ABSTRACT

The Czech transition from socialism to capitalism provides an opportunity to examine key contradictions that exist between socialism and a capitalist market system and their corresponding ideologies. The aim of this chapter is to show how individual women attempt to reconcile these contradictions by looking at how they experience the transition to a market system. In the summer of 1995, I had the opportunity to conduct in-depth interviews in Prague with five prominent Czech women activists, intellectuals, and founders of non-governmental organizations (NGOs). All of these women currently live in Prague, range in age from 20 to 55, and are actively involved in civic work in the non-governmental sector.1 The interviewees’ professions include sociology, political science, law, and public administration.
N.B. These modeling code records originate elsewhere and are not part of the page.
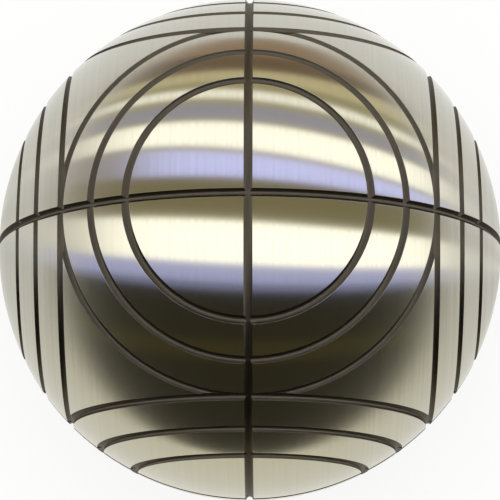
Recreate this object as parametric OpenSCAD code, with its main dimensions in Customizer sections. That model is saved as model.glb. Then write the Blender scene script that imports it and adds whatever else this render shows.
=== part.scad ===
// Leisure petanque boule: two steel half shells, welded together and filled with mortar.
// The origin is the ball's centre and +Z is up. X is the axis that the shells were turned on.

/* [Ball] */
// Outside diameter of the ball
ball_d = 73; // [70.5:0.5:80]
// Wall thickness of the steel half shells
wall = 3; // [2:0.25:5]

/* [Great circles] */
// Width of the three grooves that halve the ball
circle_w = 1.2; // [0.8:0.1:1.6]
// Depth of the three grooves that halve the ball
circle_depth = 0.6; // [0.5:0.05:0.8]

/* [Rings] */
// Width of the ring grooves at the surface
ring_w = 1.2; // [0.9:0.1:1.4]
// Depth of the ring grooves
ring_depth = 0.5; // [0.4:0.05:0.55]
// Angle from a pole to its inner ring, in degrees
inner_ring = 27; // [22:1:31]
// Angle from a pole to its middle ring, in degrees
middle_ring = 36; // [34:1:40]
// Angle from a pole to its outer ring, in degrees: just under 45, so neighbouring rings run together
outer_ring = 44.8; // [43.6:0.2:44.8]

/* [Weld] */
// Width of the weld bead at the ball's surface
weld_face_w = 4; // [3:0.5:6]
// Width of the weld bead on the inside of the wall
weld_root_w = 1; // [0.5:0.25:2]

/* [Filling] */
// Diameter of the filling hole
fill_hole_d = 8; // [5:0.5:9]
// Clearance all round the plug in the filling hole
plug_fit = 0.05; // [0.02:0.01:0.1]
// Gap that the set mortar leaves inside the wall
mortar_gap = 0.1; // [0.05:0.05:0.3]

/* [Hidden] */
ball_r = ball_d / 2;
bore_r = ball_r - wall;
ring_angles = [inner_ring, middle_ring, outer_ring];
// A round form tool turns the rings: this radius gives a ring its width and its depth
tool_r = (pow(ring_depth, 2) + pow(ring_w / 2, 2)) / (2 * ring_depth);
// Distance from the ball's centre to the form tool's centre
tool_reach = ball_r - ring_depth + tool_r;
// Turns that bring the top pole to the other poles
top = [0, 0, 0];
bottom = [180, 0, 0];
front = [90, 0, 0];
back = [-90, 0, 0];
right = [0, 90, 0];
// The filling hole is in the middle of the land between three outer rings, low at the back left
fill_hole_turn = [0, 180 - acos(1 / sqrt(3)), 135];
// How far a cutter runs past what it cuts
over = 1;
// Turn of each ring about its own pole, which keeps the seams of its surface off the great circles
seam_turn = 22.5;
round_faces = 180;
tool_faces = 24;
steel = "#B9B8B2";
mortar = "#8F8B82";

// A ball with its own poles on X, the turning axis
module ball(r) {
    rotate(right)
        sphere(r = r, $fn = round_faces);
}

// One turned ring about Z, at an angle from the top pole
module ring(angle) {
    rotate([0, 0, seam_turn])
        translate([0, 0, tool_reach * cos(angle)])
            rotate_extrude($fn = round_faces)
                translate([tool_reach * sin(angle), 0])
                    circle(r = tool_r, $fn = tool_faces);
}

// The rings round one pole
module pole_rings(turn) {
    rotate(turn)
        for (angle = ring_angles)
            ring(angle);
}

// The rings of the four poles that lie on the weld, which both shells and the weld share
module weld_pole_rings() {
    for (turn = [top, bottom, front, back])
        pole_rings(turn);
}

// The three square grooves that halve the ball, down to one common floor
module great_circles() {
    slab = ball_d + 2 * over;
    difference() {
        union() {
            cube([circle_w, slab, slab], center = true);
            cube([slab, circle_w, slab], center = true);
            cube([slab, slab, circle_w], center = true);
        }
        ball(ball_r - circle_depth);
    }
}

// The V between the prepared edges of the shells, turned about X and run past both faces of the wall
module weld_v() {
    flare = (weld_face_w - weld_root_w) / 2 / wall * over;
    root = weld_root_w / 2 - flare;
    face = weld_face_w / 2 + flare;
    rotate(right)
        rotate_extrude($fn = round_faces)
            polygon([[bore_r - over, -root], [ball_r + over, -face], [ball_r + over, face], [bore_r - over, root]]);
}

// The whole steel wall, before it is split
module wall_ball() {
    difference() {
        ball(ball_r);
        ball(bore_r);
    }
}

// The half shell on the +X side
module half_shell() {
    reach = ball_r + over;
    difference() {
        wall_ball();
        translate([-2 * reach, -reach, -reach])
            cube(2 * reach);
        weld_v();
        great_circles();
        weld_pole_rings();
        pole_rings(right);
    }
}

module right_half_shell() {
    color(steel)
        half_shell();
}

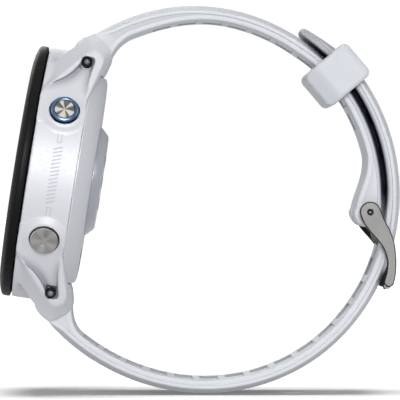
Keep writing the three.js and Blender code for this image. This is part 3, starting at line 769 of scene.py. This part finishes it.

Their civic initiatives in the last five years encompass the founding and directing of civic organizations which address civic education, Roma (Gypsy) rights, AIDS prevention for prostitutes, and include a women’s center, and a magazine for lesbian and bisexual women and a small legal information centre.2 Intellectuals and professionals, these women make up part of a yet small Czech middle-class, and in this sense, they belong to a privileged elite. While they by no means represent the experiences, positions or sentiments of all Czech women, these women offer particularly dynamic interpretations of the post-communist transition precisely because of their civic and political activism, the analysis they bring to the transition, and their access to the new market.